2) Une carte WiFi PCMCIA (PC Card).


----------



## Pascal 77 (30 Juin 2005)

SulliX a dit:
			
		

> Soyons raisonnables... sans vouloir pousser au crime, quel particulier ira dépenser plus de 200 euros de logiciel pour une machine qui en vaut 400 ?



Qui en COUTE 400, ce qu'elle vaut dépend exclusivement du besoin qu'on en a.


----------



## flotow (30 Juin 2005)

Pascal 77 a dit:
			
		

> Qui en COUTE 400, ce qu'elle vaut dépend exclusivement du besoin qu'on en a.



Bravo!
Il y a quand meme un limite a ca?


----------



## Pascal 77 (30 Juin 2005)

in_Mac_we_trust a dit:
			
		

> Bravo!
> Il y a quand meme un limite a ca?



Quand tu as besoin d'un portable, et pas 1000 ¤ à mettre dans le commerce, un truc comme ça à 400 ¤, c'est une aubaine. Quand au prix du logiciel, c'est pas évident, on en trouve d'occaze, et il y a toujours la solution que j'ai en réserve pour mon PDQ (la version entre le WallStreet et le premier "clavier bronze"), dès récupérée la barrette mémoire que j'ai en commande, le vais lui mettre le Jaguar fourni avec mon iMac G4, où il a été remplacé par Panther depuis longtemps.


----------



## MarcMame (30 Juin 2005)

Le_iPodeur a dit:
			
		

> Panther marche impeccable sur un PB G3 500
> 
> ......
> 
> a propos, existe t-il un moyen pour mettre du sans fil à un powerbook G3 ?


Ben il suffit d'acheter une carte airport classic.
Les PB G3 500MHz, donc des Pismos sont prévus pour recevoir une carte Airport.


----------



## Pascal 77 (30 Juin 2005)

MarcMame a dit:
			
		

> Ben il suffit d'acheter une carte airport classic.
> Les PB G3 500MHz, donc des Pismos sont prévus pour recevoir une carte Airport.



Ah bah oui, j'avais pas lu le fiche de MacTracker en entier.


----------



## bouilla (30 Juin 2005)

Enfin, il est qd meme clair qu'un mini qui coute pas tellement plus cher, sera beaucoup plus puissant qu'un pismo.
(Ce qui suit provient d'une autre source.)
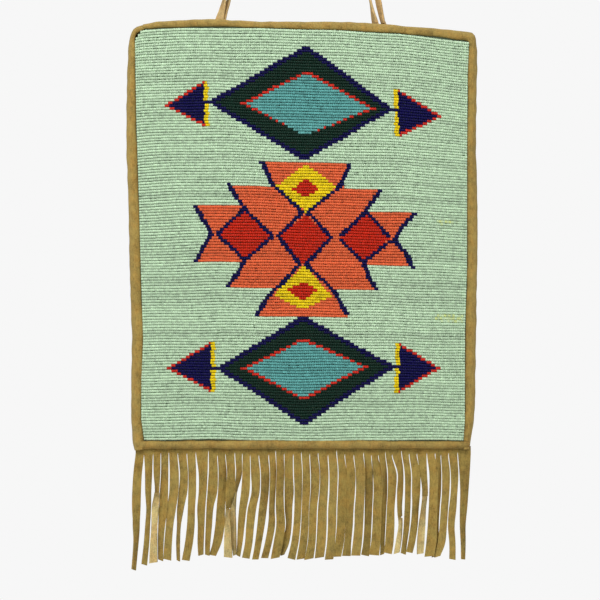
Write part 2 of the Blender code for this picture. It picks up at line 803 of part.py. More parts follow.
def carry(empty, pieces):
    """Parents pieces to an empty on their joint's axis, and leaves them where they are."""
    bpy.context.view_layer.update()
    for piece in pieces:
        place = piece.matrix_world.copy()
        piece.parent = empty
        piece.matrix_parent_inverse = empty.matrix_world.inverted()
        piece.matrix_world = place


def build_back():
    flat_piece("back_panel", back_outline(), BACK_PANEL_Y, HIDE_THICKNESS, "smoked_hide")
    flat_piece("back_lining", back_outline(), BACK_LINING_Y, LINING_THICKNESS, "lining")
    mouth_binding("back_mouth_binding", BACK_LINING_Y, BACK_FACE_Y, False)
    side_binding("left_binding", -1)
    side_binding("right_binding", 1)
    bottom_binding()
    side_core("left_seam_core", -1)
    side_core("right_seam_core", 1)
    build_foot()
    tail("back_left_tail", BACK_FEET[0], 1)
    tail("back_right_tail", BACK_FEET[1], 1)


def build_front():
    canvas = front_sheet("front_canvas", CANVAS_FRONT_Y, CANVAS_THICKNESS, "canvas")
    lining_y = LINING_BACK_Y - LINING_THICKNESS
    lining = front_sheet("front_lining", lining_y, LINING_THICKNESS, "lining")
    edge = mouth_binding("front_mouth_binding", CANVAS_FRONT_Y, LINING_BACK_Y, True)
    tails = [
        tail("front_left_tail", FRONT_FEET[0], -1),
        tail("front_right_tail", FRONT_FEET[1], -1),
    ]
    swing = hinge("mouth_hinge", CANVAS_FRONT_Y, PANEL_FOOT_Z)
    carry(swing, [canvas, lining, edge, *tails, *beadwork()])
    return swing


def binding_middle_y(side):
    """The middle of the front (-1) or back (1) binding at the handle's feet."""
    if side > 0:
        return (BACK_LINING_Y + BACK_FACE_Y) / 2
    lip = FOLD_INSET + CLEARANCE + THONG_THICKNESS / 2
    wall = LINING_BACK_Y - CANVAS_FRONT_Y
    return foot_y(-1) - lip - wall / 2


def build_handles(front_swing):
    front = hinge("front_handle_hinge", binding_middle_y(-1), HANDLE_AXIS_Z)
    carry(front, [handle("front_handle", FRONT_FEET, -1)])
    carry(front_swing, [front])
    back = hinge("back_handle_hinge", binding_middle_y(1), HANDLE_AXIS_Z)
    carry(back, [handle("back_handle", BACK_FEET, 1)])


def build_fringe():
    for bundle in fringe():
        swing = hinge(bundle.name + "_hinge", FRINGE_Y, FRINGE_AXIS_Z)
        carry(swing, [bundle])


def report_places():
    for empty in BAG.objects:
        if empty.type == "EMPTY":
            print(empty.name, [round(value, 6) for value in empty.matrix_world.translation])
    print("back face", round(BACK_FACE_Y, 6), "front bow", round(bow(0, 1), 6))


build_back()
FRONT_SWING = build_front()
build_handles(FRONT_SWING)
build_fringe()
bpy.context.view_layer.update()
report_places()
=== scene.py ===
import json
import math

import bmesh
import bpy
import numpy as np
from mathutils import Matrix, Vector, noise


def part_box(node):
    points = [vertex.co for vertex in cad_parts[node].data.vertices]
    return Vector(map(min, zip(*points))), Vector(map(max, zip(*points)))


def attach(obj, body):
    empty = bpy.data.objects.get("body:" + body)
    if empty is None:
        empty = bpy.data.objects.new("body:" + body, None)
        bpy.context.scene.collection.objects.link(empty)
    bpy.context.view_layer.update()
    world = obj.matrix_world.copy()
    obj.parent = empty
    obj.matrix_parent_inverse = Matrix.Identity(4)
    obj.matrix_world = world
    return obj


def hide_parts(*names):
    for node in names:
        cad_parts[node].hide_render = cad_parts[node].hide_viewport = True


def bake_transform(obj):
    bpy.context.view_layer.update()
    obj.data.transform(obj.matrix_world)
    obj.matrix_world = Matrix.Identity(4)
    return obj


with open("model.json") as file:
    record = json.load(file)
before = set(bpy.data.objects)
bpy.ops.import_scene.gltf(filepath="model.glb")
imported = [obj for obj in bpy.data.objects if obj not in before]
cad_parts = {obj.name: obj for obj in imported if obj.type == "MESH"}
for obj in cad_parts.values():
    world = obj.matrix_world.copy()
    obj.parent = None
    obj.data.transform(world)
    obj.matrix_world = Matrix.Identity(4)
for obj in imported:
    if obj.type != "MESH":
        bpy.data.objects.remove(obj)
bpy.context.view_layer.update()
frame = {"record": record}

# Places are metres in the bag's own frame; +X is to the right of its beaded front, which faces -Y

photo = {
    "pixel": 0.0007,  # metres on the bag for a pixel of the 600-pixel photograph
    "middle": 302.5,  # the pixel column at x = 0
    "rise": 288,  # pixel rows from the picture's top edge up to the peg
    "side": 600,
    "distance": 2.5,
    "sensor": 36.0,
    "farthest": 50,
}


def fromPhoto(column, row):
    x = (np.asarray(column, float) - photo["middle"]) * photo["pixel"]
    z = -(np.asarray(row, float) + photo["rise"]) * photo["pixel"]
    return x, z


def addCamera():
    x, z = fromPhoto(photo["side"] / 2, photo["side"] / 2)
    lens = bpy.data.cameras.new("camera")
    lens.sensor_width = photo["sensor"]
    lens.lens = photo["sensor"] * photo["distance"] / (photo["side"] * photo["pixel"])
    lens.clip_end = photo["farthest"]
    camera = bpy.data.objects.new("camera", lens)
    camera.location = (x, -photo["distance"], z)
    camera.rotation_euler = (math.pi / 2, 0, 0)
    bpy.context.scene.collection.objects.link(camera)
    bpy.context.scene.camera = camera
    bpy.context.scene.view_settings.view_transform = "Standard"


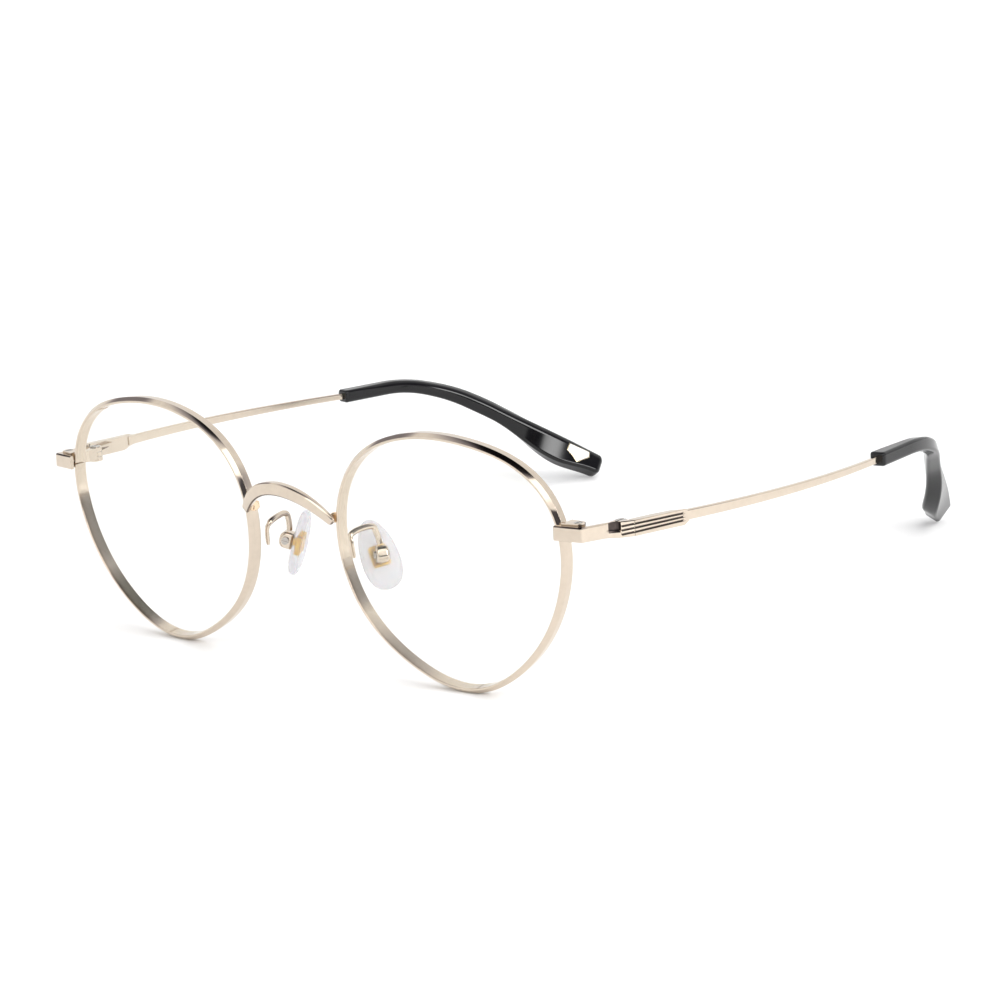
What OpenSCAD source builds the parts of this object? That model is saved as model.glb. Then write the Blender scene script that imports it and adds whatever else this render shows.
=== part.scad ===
// Full-rim metal eyeglasses frame with lenses, standing open on its rims and temple tips.
// Millimetres. +X is the wearer's left seen from in front, -Y is the front, +Z is up.
// The working plane y = 0 is the front of the lenses; every node is then moved back so that
// the origin sits under the middle of the whole frame.

/* [Rims] */
// Mean outer radius of a rim
rim_radius = 24.5; // [20:0.1:28]
// How much wider than tall a rim is, as a radius
rim_wide = 1.5; // [0:0.05:2.5]
// Slant of the oval towards the temple
rim_skew = 0.28; // [-1:0.02:1]
// Panto lobe: full upper corners and a narrower bottom
rim_panto = 0.97; // [0:0.01:2]
// Lift of the upper outer corner
rim_brow = 0.21; // [0:0.01:0.6]
// Softening of the panto corners
rim_soften = -0.13; // [-0.3:0.01:0.3]
// Radial thickness of the rim wire
rim_thick = 1.05; // [0.9:0.05:1.6]
// Front-to-back depth of the rim wire
rim_depth = 2.3; // [1.8:0.05:3]
// Bevel across the rim's outer front edge
rim_bevel = 0.65; // [0.2:0.05:0.8]
// Depth of the lens groove
groove_depth = 0.45; // [0.2:0.05:0.6]
// Distance of each lens centre from the middle plane
lens_centre_x = 36.7; // [30:0.1:40]
// Height of the lens centres above the table
lens_centre_z = 23.9; // [20:0.05:30]
// Radius of the rims' base curve
base_radius = 156; // [90:1:250]
// Thickness of a lens
lens_thick = 1.3; // [1:0.1:1.5]
// Face-form wrap of each rim
wrap_angle = 3.4; // [0:0.1:8]
// Tilt of the front
tilt_angle = 1.5; // [0:0.1:10]

/* [Bridge] */
// Half of the bridge's span
bridge_half = 11.3; // [9:0.1:14]
// Height of the middle of the bridge's face
bridge_z = 33.7; // [28:0.1:40]
// Drop of the bridge's ends
bridge_drop = 5.8; // [3:0.1:8]
// Front-to-back bow of the bridge
bridge_bow = 2.9; // [0:0.1:5]
// Height of the bridge's broad front face
bridge_face = 1.9; // [1.2:0.1:3]
// Depth of the bridge at its middle
bridge_depth = 1.9; // [1:0.1:2.4]

/* [End pieces and hinges] */
// Height of an end piece at its front
end_height = 2.55; // [2:0.05:3]
// Top of the end piece's front face
end_top_z = 32.35; // [30:0.05:34]
// Downward slope of end piece and temple
temple_slope = 4.4; // [0:0.1:6]
// Hinge axis, distance from the middle plane
hinge_x = 67.0; // [62:0.1:70]
// Hinge axis, distance behind the lens plane
hinge_y = 13.2; // [11:0.1:16]
// Radius of the hinge knuckles
knuckle_r = 1.25; // [1:0.05:1.4]
// Top of the hinge barrel
barrel_top = 31.25; // [30:0.05:32]
// Height of each of the three knuckles
knuckle_h = 0.8; // [0.7:0.02:0.9]
// Thickness of a hinge washer
washer_h = 0.1; // [0.05:0.01:0.15]
// Radius of the hinge screw's shank
hinge_screw_r = 0.6; // [0.5:0.05:0.7]
// Radial running clearance of the hinge screw
hinge_play = 0.03; // [0.01:0.01:0.06]

/* [Temples] */
// End of the grooved temple block, behind the lens plane
block_end_y = 24.8; // [20:0.1:30]
// Depth of the milled grooves
groove_cut = 0.22; // [0.1:0.02:0.4]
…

J'en ai moi meme fais l'experience en switchant du pismo vers le mini, et y'a pas photo, c'est le jour et la nuit...


----------



## MarcMame (30 Juin 2005)

bouilla a dit:
			
		

> Enfin, il est qd meme clair qu'un mini qui coute pas tellement plus cher, sera beaucoup plus puissant qu'un pismo. J'en ai moi meme fais l'experience en switchant du pismo vers le mini, et y'a pas photo, c'est le jour et la nuit...


Arrêtez de faire des comparaisons stupides. T'aurais l'air bien malin dans le train avec ton Mini sur les genoux.


----------



## bouilla (30 Juin 2005)

MarcMame a dit:
			
		

> Arrêtez de faire des comparaisons stupides. T'aurais l'air bien malin dans le train avec ton Mini sur les genoux.



tu peux trouver des écrans crt pour 30euros...a sa place je ne jugerai pas sur ça


----------



## MarcMame (30 Juin 2005)

bouilla a dit:
			
		

> tu peux trouver des écrans crt pour 30euros...a sa place je ne jugerai pas sur ça


Tu le mets sur tes genoux aussi l'écran ? Et un sac à dos pour le groupe électrogène ?


----------



## Le_iPodeur (30 Juin 2005)

MarcMame a dit:
			
		

> Ben il suffit d'acheter une carte airport classic.
> Les PB G3 500MHz, donc des Pismos sont prévus pour recevoir une carte Airport.



les cartes Airport classiques sont introuvables !
même sur ebay c'est très difficile d'en avoir une en vente

une carte extreme ne marcherait pas dessus ? même avec un débit moindre ?



			
				Pascal 77 a dit:
			
		

> Tu as deux possibilités :
> 
> 1) une clé WiFi USB (en recherchant sur ces forums, tu retrouvera le site internet ou est le pilote qui permet d'utiliser celle fournie avec la LiveBox de Wanadoo, il doit marcher avec d'autres).
> 
> 2) Une carte WiFi PCMCIA (PC Card).



argh ! non pas la livebox, pas cette vielle bouse ! le pseudo routeur switch sans fil de chez Wanadoo
argh ! non pitié tout sauf ça :rateau: 
en plus mettre une clé USB-Wifi qui dépasse c'est pas bon pour moi parce qu'au premier virage venu, bam ! je l'arrache contre un mur (en plus il est blanc alors avec un PB noir...)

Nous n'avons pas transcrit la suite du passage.